Date of Award
Master of Science (MS)
Current industrial abrasive blasting nozzles are often loud enough to negatively impact worker health and require employers to implement hearing conservation programs under OSHA noise exposure regulations. Significant opportunity exists for the use of modern computational fluid dynamics software (CFD) in the design of an abrasive blasting nozzle with a focus on reducing the acoustic intensity. Past work using CFD for abrasive blasting nozzle design has focused on improving productivity, ignoring aeroacoustic considerations. ANSYS Fluent software was used to investigate the effect of geometry changes to a commercially available No. 6 venturi nozzle, specifically the addition of a constant cross-section cylindrical nozzle extension at the end of the diverging portion of the nozzle. Two categories of steady-state, multi-phase simulations were run, those in which the blast media did not exchange energy with the air flowing through the nozzle (discrete phase interaction disabled), and those in which the blast media did exchange energy with the air flowing through the nozzle (discrete phase interaction enabled).
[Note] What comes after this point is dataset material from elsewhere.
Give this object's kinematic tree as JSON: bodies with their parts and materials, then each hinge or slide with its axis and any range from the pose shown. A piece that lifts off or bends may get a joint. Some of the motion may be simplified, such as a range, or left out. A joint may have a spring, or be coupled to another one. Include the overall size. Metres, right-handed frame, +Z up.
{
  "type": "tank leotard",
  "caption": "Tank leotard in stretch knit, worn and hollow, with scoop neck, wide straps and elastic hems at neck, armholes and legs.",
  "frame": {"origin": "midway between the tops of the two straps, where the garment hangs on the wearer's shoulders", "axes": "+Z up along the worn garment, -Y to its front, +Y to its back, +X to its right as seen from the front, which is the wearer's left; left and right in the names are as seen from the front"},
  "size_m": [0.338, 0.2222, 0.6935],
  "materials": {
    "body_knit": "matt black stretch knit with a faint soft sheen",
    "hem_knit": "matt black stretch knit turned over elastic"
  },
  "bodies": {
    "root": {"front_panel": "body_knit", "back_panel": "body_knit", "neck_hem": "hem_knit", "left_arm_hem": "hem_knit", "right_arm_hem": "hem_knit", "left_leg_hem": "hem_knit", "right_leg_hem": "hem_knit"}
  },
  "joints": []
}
The simulations were then compared to hand calculations of the fluid and media velocities to establish simulation accuracy, followed by collection of acoustic data from physical nozzles which were then compared directly to the simulation results to establish the accuracy of the trends predicted by the simulations. The simulations which accounted for the exchange of energy between the blast media and the air flowing through the nozzle were found to provide similar trends to the experimental results while the simulations which did not account for the exchange of energy between the blast media and the air flowing through the nozzle were found to provide similar trends to the theoretical calculations.